--- start Exercise input ---

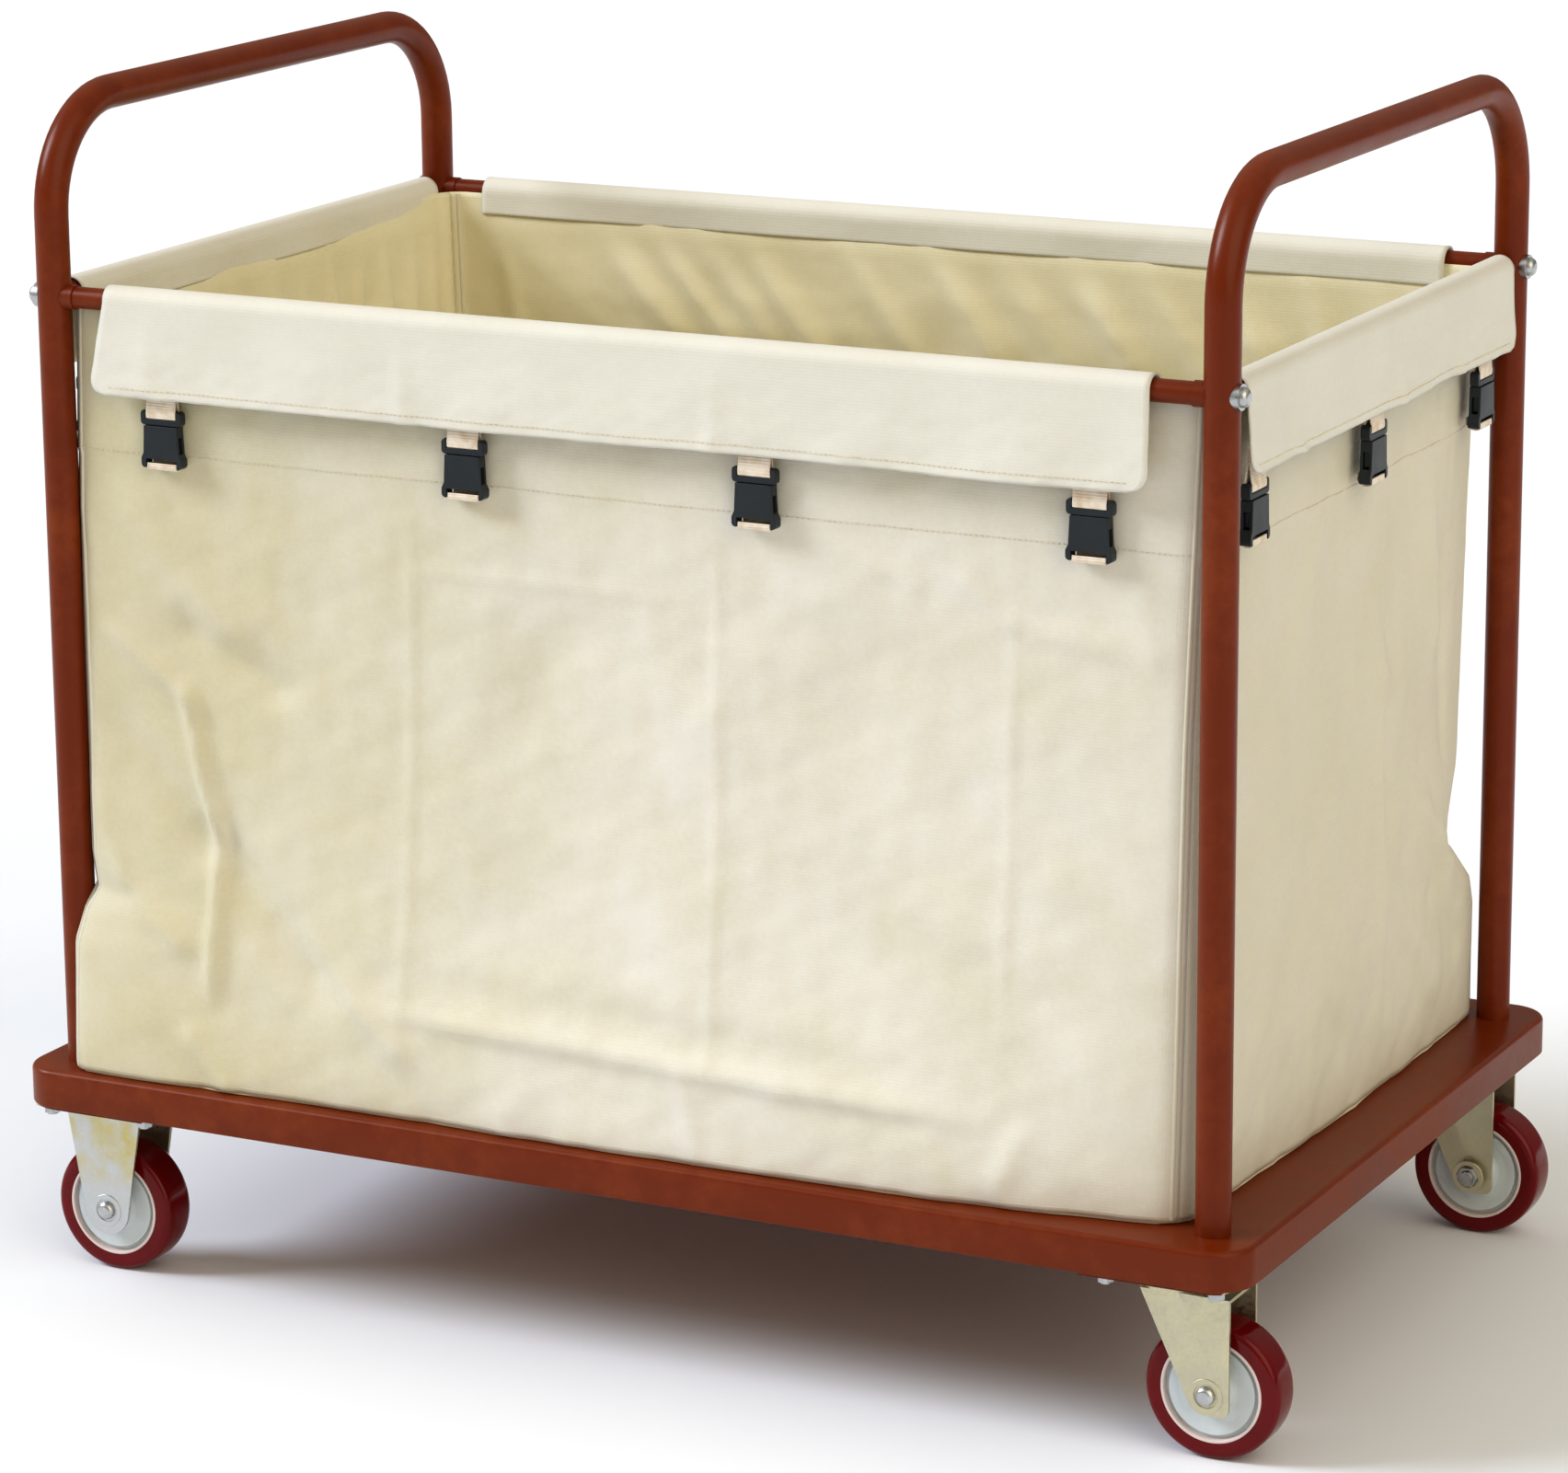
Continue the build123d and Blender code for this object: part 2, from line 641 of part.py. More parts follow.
def write_castors():
    fixings, rigid_axles, kingpins = [], [], []
    for end, plate_x, trail in (("left", rigid_x, 0), ("right", swivel_x, swivel_trail)):
        for row, sy in (("front", -1), ("back", 1)):
            name = f"{row}_{end}"
            spot = Pos(plate_x, sy * castor_y, 0)
            wheel_spot = Pos(plate_x + trail, sy * castor_y, axle_z)
            outward = wheel_spot * Rot(0, 0, 0 if sy < 0 else 180)
            fixings += [spot * piece for piece in castor_fixings()]
            save(f"{name}_tyre", wheel_spot * tyre())
            save(f"{name}_wheel_core", wheel_spot * wheel_core())
            save(f"{name}_bearings", [wheel_spot * piece for piece in wheel_bearings()])
            axle_pieces = [outward * piece for piece in axle()]
            if end == "left":
                save(f"{name}_bracket", spot * rigid_bracket())
                rigid_axles += axle_pieces
            else:
                save(f"{name}_swivel_plate", spot * swivel_plate())
                save(f"{name}_fork", spot * swivel_fork())
                save(f"{name}_ball_ring", [spot * piece for piece in ball_ring()])
                save(f"{name}_axle", axle_pieces)
                kingpins.append(spot * kingpin())
    save("castor_fixings", fixings)
    save("rigid_axles", rigid_axles)
    save("kingpins", kingpins)


write_frame()
write_bag()
write_castors()
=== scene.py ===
"""Housekeeping cart: the looks of a steel linen trolley with a canvas bag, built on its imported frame.

Lengths are in metres. The origin is on the floor under the deck's centre, +X points along the cart
towards the swivel castors and -Y is the front.
"""

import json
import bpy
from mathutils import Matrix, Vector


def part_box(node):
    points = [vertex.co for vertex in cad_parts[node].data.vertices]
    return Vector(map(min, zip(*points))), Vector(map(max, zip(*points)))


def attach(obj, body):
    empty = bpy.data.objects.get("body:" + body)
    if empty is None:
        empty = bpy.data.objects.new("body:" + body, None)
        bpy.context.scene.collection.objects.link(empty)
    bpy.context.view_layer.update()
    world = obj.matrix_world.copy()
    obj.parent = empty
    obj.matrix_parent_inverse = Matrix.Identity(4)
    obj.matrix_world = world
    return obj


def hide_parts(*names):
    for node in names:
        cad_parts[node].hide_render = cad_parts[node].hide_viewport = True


bl_info = {
    "name": "Housekeeping Cart",
    "version": (1, 0, 0),
    "blender": (4, 5, 0),
    "location": "3D View > Sidebar > Cart",
    "description": "Builds the cart's coated steel, canvas bag, flaps, buckles and castors on its frame",
    "category": "Object",
}

import bmesh
import bpy
import numpy as np
from bpy.props import FloatProperty, FloatVectorProperty, IntProperty, PointerProperty
from mathutils import Matrix, Vector

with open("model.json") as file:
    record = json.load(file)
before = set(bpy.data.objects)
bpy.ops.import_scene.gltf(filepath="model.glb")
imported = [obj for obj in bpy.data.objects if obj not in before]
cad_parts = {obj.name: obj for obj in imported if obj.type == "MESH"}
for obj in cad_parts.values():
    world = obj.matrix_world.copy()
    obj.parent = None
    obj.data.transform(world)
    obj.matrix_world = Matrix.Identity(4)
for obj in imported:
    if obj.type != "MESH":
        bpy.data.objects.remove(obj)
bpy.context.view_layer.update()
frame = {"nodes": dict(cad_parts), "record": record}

MM = 0.001


def linear(code):
    """An sRGB hex colour as linear red, green and blue."""
    parts = np.array([int(code[i:i + 2], 16) for i in (1, 3, 5)]) / 255
    return tuple(np.where(parts > 0.04045, ((parts + 0.055) / 1.055) ** 2.4, parts / 12.92))


def spot(node):
    """Lowest corner, highest corner and middle of a frame node."""
    low, high = (np.array(corner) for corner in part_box(node))
    return low, high, (low + high) / 2


def rail_of(side):
    """The rail or cross tube that carries a side of the bag."""
    return f"{side}_rail" if side in ("front", "back") else f"{side}_cross_tube"


def body_of(node):
    """The body that a frame node belongs to."""
    return next(body for body, names in frame["record"]["behaviour"]["bodies"].items() if node in names)


# ------------------------------------------------------------------ settings
def size(name, description, default, **more):
    """A length that can be set in the panel."""
    return FloatProperty(name=name, description=description, default=default, unit="LENGTH", **more)


def colour(name, description, code):
    """A colour that can be set in the panel, from its sRGB hex code."""
    return FloatVectorProperty(name=name, description=description, default=linear(code), subtype="COLOR",
                               min=0.0, max=1.0)


class CartSteelSettings(bpy.types.PropertyGroup):
    """The coated steelwork."""

    coat: colour("Coat", "Colour of the powder coat", "#6C2908")
    coat_worn: colour("Worn coat", "Colour of the coat where it is rubbed", "#86401A")
    deck_round: size("Deck edge round", "Radius along the deck's top edge", 4 * MM)
    deck_corner: size("Deck corner", "Radius of the deck's corners seen from above", 30 * MM)
    deck_sheet: size("Deck sheet", "Thickness of the deck's sheet", 2 * MM)
    hoop_bend: size("Hoop bend", "Radius of the hoops' bends at their middle line", 80 * MM)
    peel: size("Orange peel", "Spacing of the ripples in the coat, drawn coarser than the real 2 mm", 3 * MM)


class CartBagSettings(bpy.types.PropertyGroup):
    """The canvas bag and its flaps."""

    # Painted light: the front canvas is lighter and less yellow than the side walls' canvas, standing in for the
    # light that falls on the front.
    front: colour("Front", "Colour of the canvas on the front, bleached by the sun", "#DBD7CC")
    outside: colour("Outside", "Colour of the canvas outside", "#D4CFBE")
    # Painted light: the inside canvas is lighter than the outside canvas, standing in for light that the shaded
    # inside of the bag lacks.
    inside: colour("Inside", "Colour of the canvas inside", "#E2DBBE")
    # Painted light: the flaps' canvas is lighter than the walls' canvas, standing in for the extra light that the
    # tilted flaps catch.
    flap: colour("Flap", "Colour of the flaps, bleached by handling", "#DAD8CE")
    facing: colour("Facing", "Colour of the flaps' inside edge", "#E2DABC")
    cloth: size("Cloth", "Thickness of the doubled canvas", 1.8 * MM)
    thread_gap: size("Thread gap", "Spacing of the weave, drawn coarser than the real 0.6 mm", 2.2 * MM)
    thread: size("Thread", "Radius of the sewing thread", 0.45 * MM)
    piping: size("Piping", "Radius of the corded corner seams", 1.9 * MM)
    stitch: size("Stitch", "Length of one stitch with its gap", 4.2 * MM)
    seam_drop: size("Seam drop", "Height of the sewn line below the rails", 114 * MM)
    facing_depth: size("Facing depth", "How far the flaps reach down inside", 17 * MM)
    flare: size("Flare", "How far the front flap's left end spreads at its hem", 14 * MM)
    hem_stand: size("Hem stand-off", "How far the hems stand out from the rail", 3.2 * MM)
    seed: IntProperty(name="Seed", description="Picks the pattern of small creases", default=11)


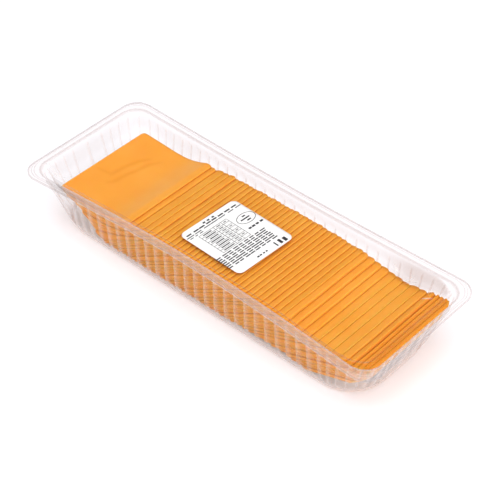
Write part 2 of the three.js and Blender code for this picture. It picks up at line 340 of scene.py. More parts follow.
tray_plastic = make_plastic(
    "clear_tray_plastic", tray_milk_and_painted_light, tray_greying_and_painted_shade,
    veil=0.012, gloss=0.8, edge_tint=(0.5, 0.44, 0.44), edge_from=0.84,
    body=(0.96, 0.84, 0.81), waver_scale=90.0, waver_depth=0.5 * MM,
)
film_plastic = make_plastic(
    "clear_film", film_painted_sheen_and_glints, film_greying_and_painted_shade,
    veil=0.003, gloss=0.3, edge_tint=(0.76, 0.69, 0.66), edge_from=0.85,
    body=(0.95, 0.93, 0.93), waver_scale=120.0, waver_depth=0.3 * MM,
)
print("plastics:", tray_plastic.name, film_plastic.name)

# %% [markdown]
# ## The settled tray
# The film shrinks after sealing, so it pulls the tray's long sides in and lifts them, most at mid length.
# One function, `settle`, does this to every point of the tray, and another gives the film's resting height.
# Outlines are rounded rectangles, each with a length, a width and a corner radius.

# %% Sizes and the settling rule
tray_low, tray_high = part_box("tray")
RIM_LENGTH = tray_high.x - tray_low.x
SIDE_PULL = 6.5 * MM
SIDE_LIFT = 3.5 * MM
RIM_HEIGHT = tray_high.z - SIDE_LIFT - tray_low.z
RIM = (RIM_LENGTH, 130 * MM, 16 * MM)
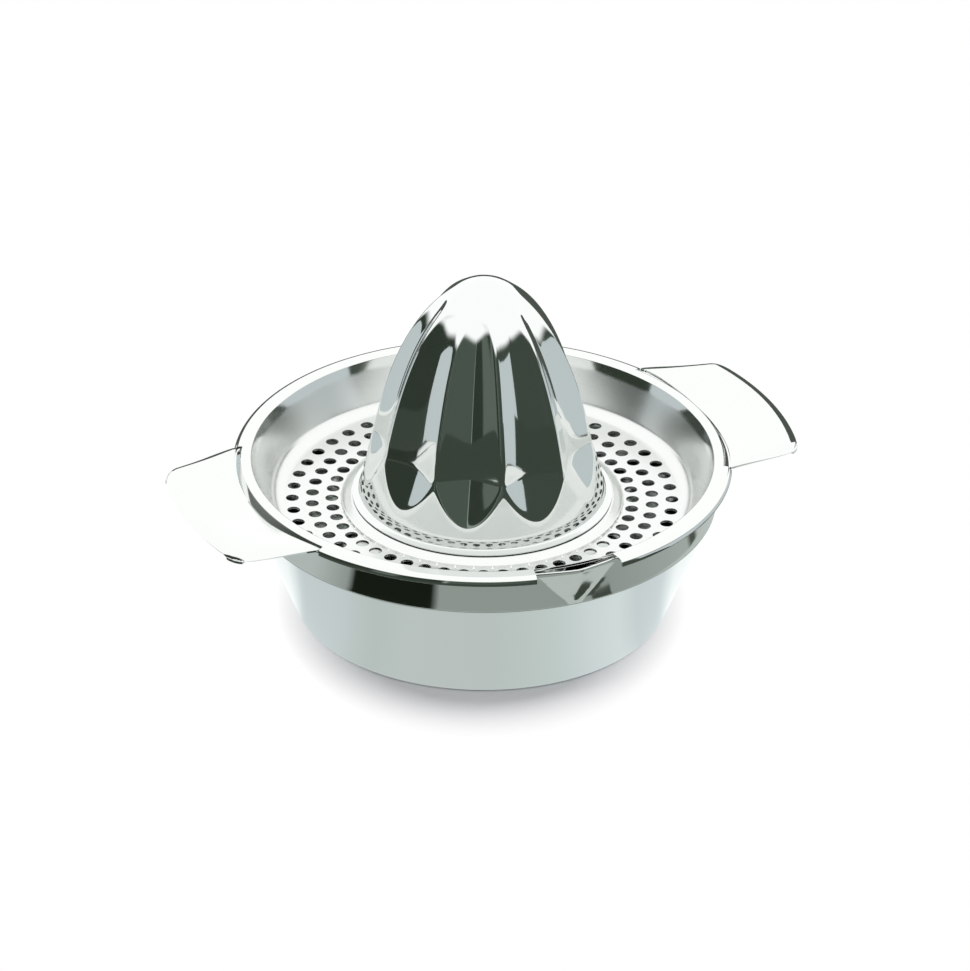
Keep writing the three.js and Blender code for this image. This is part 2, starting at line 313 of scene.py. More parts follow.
def make_bowl():
    """A cone on a flat base with a rounded corner, then a nearly upright band with the beak and a round top
    edge. The outer line is turned round the axis, and the inner one lies one sheet inside it."""
    line, normal = sheet_line(
        [
            (0, 0, 0),
            (BASE_RADIUS, 0, BASE_CORNER),
            (BAND_RADIUS - BAND_FLARE, CREASE_HEIGHT, CREASE_BEND),
            (BAND_RADIUS, BAND_TOP, 0),
        ],
        spacing=1.6,
    )
    middle = line[:, 0] < BASE_RADIUS - 2 * BASE_CORNER
    keep = ~middle | (np.arange(len(line)) % 6 == 0)
    line, normal = line[keep], normal[keep]
    near = np.linspace(-BEAK_ZONE, BEAK_ZONE, BEAK_COLUMNS)
    far = np.linspace(BEAK_ZONE, 360 - BEAK_ZONE, ROUND_COLUMNS)[1:-1]
    azimuth = np.concatenate([near, far]) + BEAK_AZIMUTH
    outer_r, outer_z = line[1:, 0], line[1:, 1]
    inner = line + SHEET * normal
    inner_r, inner_z = inner[:0:-1, 0], inner[:0:-1, 1]
    turn = np.linspace(0, np.pi, 9)[1:-1]
    edge_r = BAND_RADIUS - SHEET / 2 + SHEET / 2 * np.cos(turn)
    edge_z = BAND_TOP + 0 * turn
    edge_up = BAND_EDGE_RISE * np.sin(turn)
    loop_r = np.concatenate([outer_r, edge_r, inner_r])[:, None]
    loop_z = np.concatenate([outer_z, edge_z, inner_z])[:, None]
    up = np.concatenate([0 * outer_r, edge_up, 0 * inner_r])[:, None]
    r, z = beaked(loop_r, azimuth[None, :], loop_z)
    points = around(r, azimuth[None, :], z + up - BAND_EDGE_RISE * (loop_z >= BAND_TOP - 1e-6))
    rows, columns = points.shape[:2]
    faces = grid_faces(rows, columns)
    points = np.concatenate([points.reshape(-1, 3), [[0, 0, 0], [0, 0, SHEET]]])
    ring = np.arange(columns)
    last = (rows - 1) * columns
    low = fan(ring, rows * columns)
    high = fan(last + ring, rows * columns + 1, turned=True)
    faces = np.concatenate([faces, low, high])
    return piece("bowl_shell", points, faces, "bowl_body", "bowl")


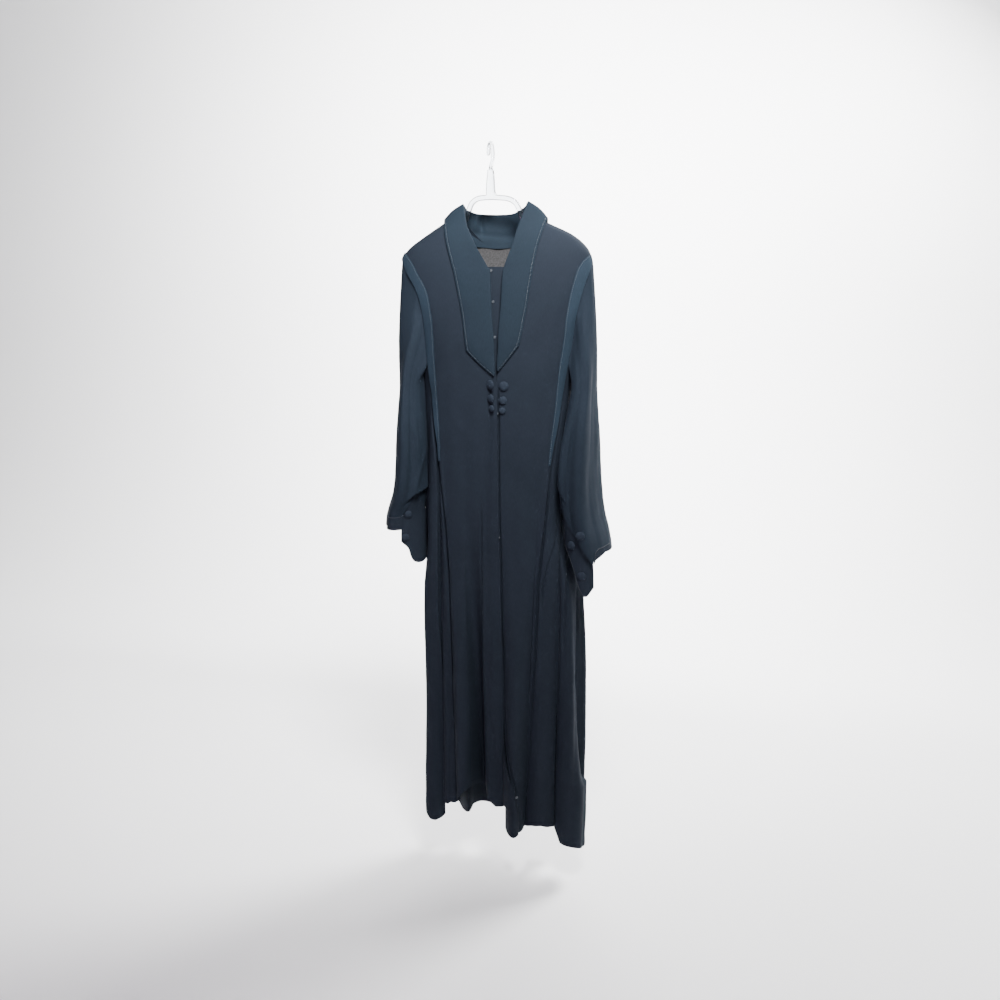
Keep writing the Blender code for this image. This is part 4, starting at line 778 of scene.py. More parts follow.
def drape(p, z):
    """How far the cloth stands off the plain surface."""
    front = np.abs(p) < 0.5
    x = plain(p, z)[0]
    made = np.where(front, crease_height(x, z), 0.0)
    past = x - front_edge(-1, z) - LAP_SHADOW_WIDTH      # the fold behind the centre front's edge
    line = LAP_SHADOW * bump_at(past, LAP_SHADOW_WIDTH * 0.8) * ramp(-z, 0.49, 0.53)
    made = made - np.where(front & (past > -LAP_SHADOW_WIDTH), line, 0.0)
    p0, z0, height, width, reach = SIDE_POUCH
    made = made + height * bump_at(p - p0, width) * bump_at(z - z0, reach)
    return made + (ripple(p, z) + crumple(p, z)) * ramp(-z, 0.2, 0.32)


def body_cloth(p, z):
    """Points and normals of the hanging cloth at places p, z."""
    normal = body_normal(p, z)
    return body_point(p, z) + normal * drape(p, z)[..., None], normal


def body_piece(node, p, z, mat, lift):
    """A piece of cloth on the body, lifted off it."""
    points, normal = body_cloth(p, z)
    outer = points + normal * np.broadcast_to(lift, p.shape)[..., None]
    cloth_wall(node, outer, outer - normal * cloth().thickness, mat)


# ---------------------------------------------------------------- body panels
LEVELS = (TIP_Z, -0.3, -0.345, -0.395, PANEL_TOP_Z, -0.48, -0.53, -0.6, -0.68, -0.76,
          -0.84, -0.92, -1.0, -1.08, -1.16, -1.24, -1.32, -1.4, -1.47)
YOKE_ROWS = 5             # rows of the solids above TIP_Z, and of the fine grids
FINE_YOKE_ROWS = 26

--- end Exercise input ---

Written task: Return the lines from the line with "spot * swivel_fork())" through the line with "imported = [obj", inclusive, exactly as they stand, and nothing else.

Task response:
                save(f"{name}_fork", spot * swivel_fork())
                save(f"{name}_ball_ring", [spot * piece for piece in ball_ring()])
                save(f"{name}_axle", axle_pieces)
                kingpins.append(spot * kingpin())
    save("castor_fixings", fixings)
    save("rigid_axles", rigid_axles)
    save("kingpins", kingpins)


write_frame()
write_bag()
write_castors()
=== scene.py ===
"""Housekeeping cart: the looks of a steel linen trolley with a canvas bag, built on its imported frame.

Lengths are in metres. The origin is on the floor under the deck's centre, +X points along the cart
towards the swivel castors and -Y is the front.
"""

import json
import bpy
from mathutils import Matrix, Vector


def part_box(node):
    points = [vertex.co for vertex in cad_parts[node].data.vertices]
    return Vector(map(min, zip(*points))), Vector(map(max, zip(*points)))


def attach(obj, body):
    empty = bpy.data.objects.get("body:" + body)
    if empty is None:
        empty = bpy.data.objects.new("body:" + body, None)
        bpy.context.scene.collection.objects.link(empty)
    bpy.context.view_layer.update()
    world = obj.matrix_world.copy()
    obj.parent = empty
    obj.matrix_parent_inverse = Matrix.Identity(4)
    obj.matrix_world = world
    return obj


def hide_parts(*names):
    for node in names:
        cad_parts[node].hide_render = cad_parts[node].hide_viewport = True


bl_info = {
    "name": "Housekeeping Cart",
    "version": (1, 0, 0),
    "blender": (4, 5, 0),
    "location": "3D View > Sidebar > Cart",
    "description": "Builds the cart's coated steel, canvas bag, flaps, buckles and castors on its frame",
    "category": "Object",
}

import bmesh
import bpy
import numpy as np
from bpy.props import FloatProperty, FloatVectorProperty, IntProperty, PointerProperty
from mathutils import Matrix, Vector

with open("model.json") as file:
    record = json.load(file)
before = set(bpy.data.objects)
bpy.ops.import_scene.gltf(filepath="model.glb")
imported = [obj for obj in bpy.data.objects if obj not in before]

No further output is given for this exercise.